When tragedy has a name

The Milky Way stretched across the clear night sky. Over the vast expanse thousands of individual stars were discernible. To my right, Polaris. Vega, almost straight overhead. From the multitude above me I could identify only a few. Astronomers, though, know many others by name. Knowing a star by its name makes a difference in how you look at the night sky, I’ve decided.

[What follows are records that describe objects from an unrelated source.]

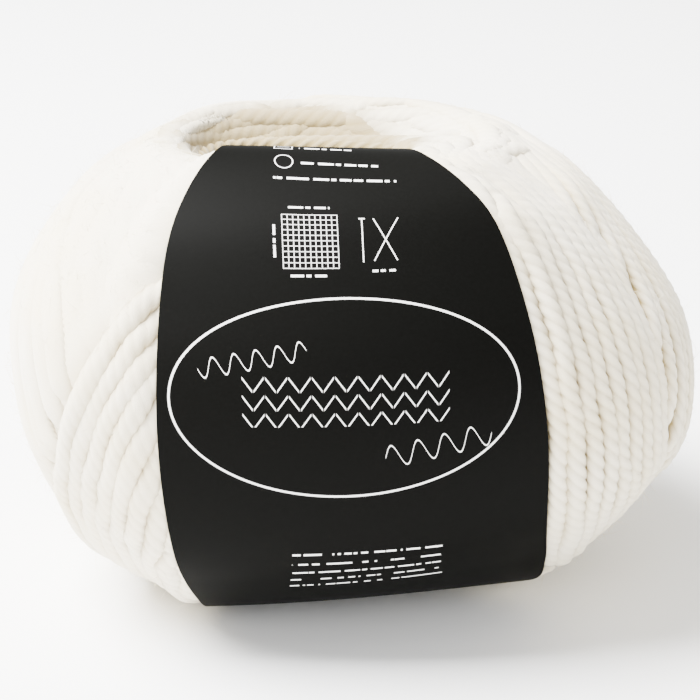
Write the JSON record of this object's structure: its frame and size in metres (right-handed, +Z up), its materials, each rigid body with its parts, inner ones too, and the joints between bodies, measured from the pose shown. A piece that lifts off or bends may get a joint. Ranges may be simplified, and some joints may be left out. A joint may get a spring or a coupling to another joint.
{
  "type": "ball of yarn",
  "caption": "Ball of thick plied yarn wound round an open centre, with a paper band that runs through the centre and round the front.",
  "frame": {"origin": "on the surface it stands on, under the middle of its bounds", "axes": "+Z up along the centre hole, -Y towards the front with the band's face, +X to the right seen from the front"},
  "size_m": [0.1264, 0.1216, 0.0844],
  "materials": {
    "wool_yarn": "soft off-white wool yarn, plied, slightly fuzzy",
    "band_paper": "smooth printed paper, near-black with a soft sheen"
  },
  "bodies": {
    "root": {"wound_ball": "wool_yarn", "paper_band": "band_paper"}
  },
  "joints": []
}
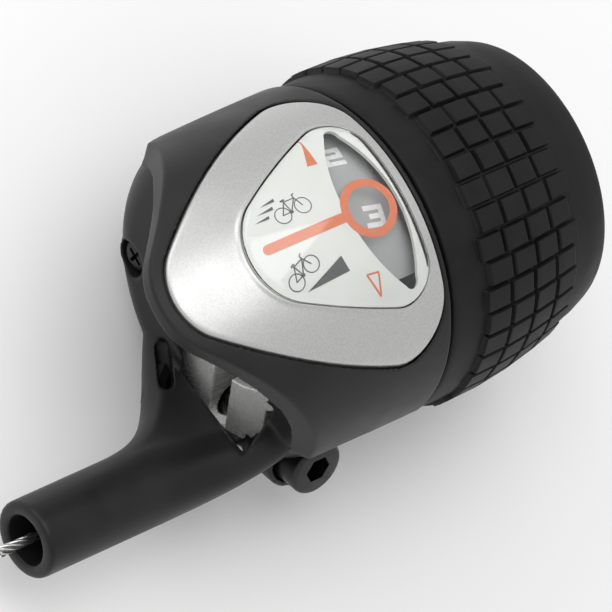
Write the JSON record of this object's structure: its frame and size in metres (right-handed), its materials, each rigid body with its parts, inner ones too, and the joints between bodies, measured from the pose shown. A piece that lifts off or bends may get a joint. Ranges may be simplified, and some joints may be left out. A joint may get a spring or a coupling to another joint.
{
  "type": "twist grip shifter",
  "caption": "Twist-grip gear shifter for a handlebar's right end, with a ribbed rubber grip, a dial window, a clamp and a cable outlet.",
  "frame": {"origin": "on the handlebar's axis, in the gap between the fixed housing and the turning grip", "axes": "+X along the handlebar towards its outboard end, +Z out of the dial window, +Y forwards"},
  "size_m": [0.0801, 0.0434, 0.0424],
  "materials": {
    "black_plastic": "fine moulded grain, satin black",
    "silver_paint": "fine metallic flake paint on plastic",
    "clear_lens": "clear polished plastic",
    "white_dial": "smooth white with printed marks",
    "grey_band": "satin grey with white numbers",
    "steel": "brushed, bright",
    "black_steel": "black oxide",
    "brass_insert": "turned",
    "grip_rubber": "matte moulded rubber",
    "nylon": "natural"
  },
  "bodies": {
    "housing": {"bracket_housing": "black_plastic", "front_cover": "black_plastic", "bezel": "silver_paint", "lens": "clear_lens", "dial_plate": "white_dial", "clamp_band": "steel", "clamp_bolt": "black_steel", "clamp_nut": "brass_insert", "bar_sleeve": "black_plastic", "retaining_ring": "steel", "thrust_washer": "nylon", "index_spring": "steel", "cover_screw": "black_steel", "cable_guide": "black_plastic", "cable_bend": "steel"},
    "grip": {"grip_core": "black_plastic", "rubber_grip": "grip_rubber", "number_band": "grey_band", "index_ring": "steel", "cable_nipple": "steel", "cable_wrap": "steel"},
    "cable": {"cable_tail": "steel"}
  },
  "joints": [
    {"name": "grip_twist", "type": "hinge", "parent": "housing", "child": "grip", "pos_m": [0, 0, 0], "axis": [1, 0, 0], "range_deg": [0, 55], "deforming": ["index_spring"]},
    {"name": "cable_slide", "type": "slide", "parent": "housing", "child": "cable", "axis": [1, 0, 0], "range_m": [0, 0.0148], "deforming": ["cable_bend"]}
  ],
  "couplings": [
    {"joint": "cable_slide", "follows": "grip_twist", "m_per_rad": 0.0154}
  ]
}
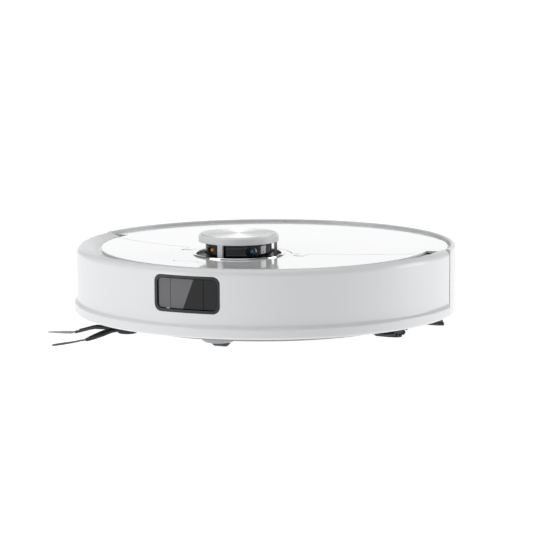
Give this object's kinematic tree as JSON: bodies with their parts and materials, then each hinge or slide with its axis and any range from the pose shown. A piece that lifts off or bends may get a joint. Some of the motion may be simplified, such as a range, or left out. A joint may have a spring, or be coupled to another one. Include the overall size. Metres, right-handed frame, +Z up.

Recently I had the privilege to lead a concurrent session at the Afro-American Historical and Genealogical Society Conference. About 250 (I’m estimating) amateur genealogists gathered to learn more about how to trace their ancestry. By “amateur” I’m not implying these are beginners. No, they’re quite sophisticated in searching data-bases, locating cemeteries, and combing all kinds of records. Over and over I witnessed the satisfaction, delight too, of attendees who have identified slave ancestors. In many cases family oral histories have led genealogists to search manumission papers, ownership records of slaveholders whose surnames slaves took upon emancipation, military records of the United States Colored Troops, and Social Security Applications.

A name. Sally, female slave on XTZ Plantation, mother of Mr. G.’s grandfather. Willy, male slave on UVW Plantation, father of Mrs. L.’s great grandmother. Not simply a slave, but a real person, a woman or man who breathed and labored and loved. That, I think, must be the reward of searching for ancestors, finding a name. So that slavery becomes not just a historical event, where millions suffered and died, but central to a personal narrative.

A name. Malala Yousafzai. We Americans have shaken our heads in sympathy for Muslim girls denied an education by the Taliban. Along comes the story of a sixteen-year-old Pakistani girl shot because she spoke out on behalf of girls wanting to attend school. Not a faceless girl but a real one.

The photos of children in Sudan and Ethiopia, in Sao Paulo and Port-au-Prince—like the stars overhead their names are unknown to us. Polar bears and Bengal tigers are disappearing. We know no polar bears or Bengal tigers by name.

When stars or people or animals have names, they matter more. A people captured and enslaved, girls denied an education, children starving, animals facing extinction.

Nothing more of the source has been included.